40 % DES FOYERS FRANÇAIS ONT UNE MACHINE À CAPSULE

Il savait pourtant son concept valable. Car si la machine à expresso assure une meilleure expression des arômes, le café moulu a, quant à lui, tendance à s’oxyder. En le protégeant au sein d’une capsule, il créait un produit pertinent, et surtout il s’inspirait d’un modèle économique valable : celui de Gillette, avec ses lames de rasoirs, ou bien encore celui des cartouches d’imprimante. Le client achète une machine peu chère, mais se retrouve ensuite dans une situation de dépendance envers les consommables.
 
D’abord destinée aux entreprises, John Sylvan n’avait jamais imaginé que son invention envahirait bientôt les foyers. Lorsque ses anciens brevets sont entrés dans le domaine public en 2012, tous les concurrents de Keurig se sont jetés sur le secteur. Selon le magazine Que choisir, 40 % des foyers français sont déjà équipés de telles machines à café. Et il se vend 500 millions de capsules chaque année sur notre territoire.
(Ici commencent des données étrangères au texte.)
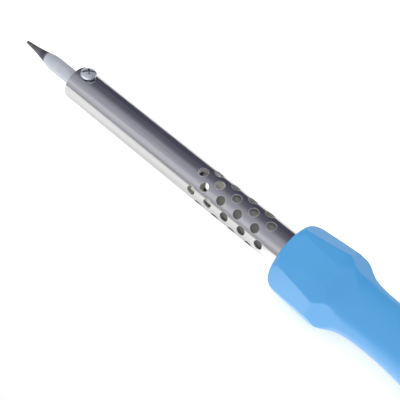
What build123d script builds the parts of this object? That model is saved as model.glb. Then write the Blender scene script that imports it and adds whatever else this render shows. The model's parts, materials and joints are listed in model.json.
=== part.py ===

4,7 MILLIARDS DE DOLLARS DE CHIFFRE D’AFFAIRES

Face à un tel succès, John Sylvan affirme certes avoir « quelques regrets » pour avoir vendu ses parts de la société pour 50 000 dollars en 1997. Une fraction des 4,7 milliards de dollars de chiffres d’affaires générés en 2014 par Keurig. Il admet aussi ne pas posséder de machine à capsules. Pas tant par esprit de revanche que pour des raisons écologiques, mais surtout… parce qu’elles sont « assez chères à l’usage, et ce n’est pas comme si c’était compliqué de faire tourner une cafetière ». Il est vrai que le café en dosette coûte entre 40 et 70 euros le kilo, soit en moyenne 35 centimes la tasse. Le tout, en générant beaucoup de déchets.

Alors What else ? Comment concilier passion du bon café et protection de la planète ? La solution est peut-être à chercher du côté de l’inventeur… du frisbee. Alan Adler, son créateur génial, est en effet connu dans le petit monde du café pour une autre invention. L’AeroPress  : un bidule en plastique à 30 dollars, moitié seringue moitié cafetière à piston, et qui ferait le meilleur café du monde selon certains baristas.

John Sylvan, de son côté, a changé de secteur. Peut-être pour compenser son impact environnemental, il a créé une entreprise de photovoltaïque : Zonbak, qui se traduit par « boîte solaire »… toujours en néerlandais.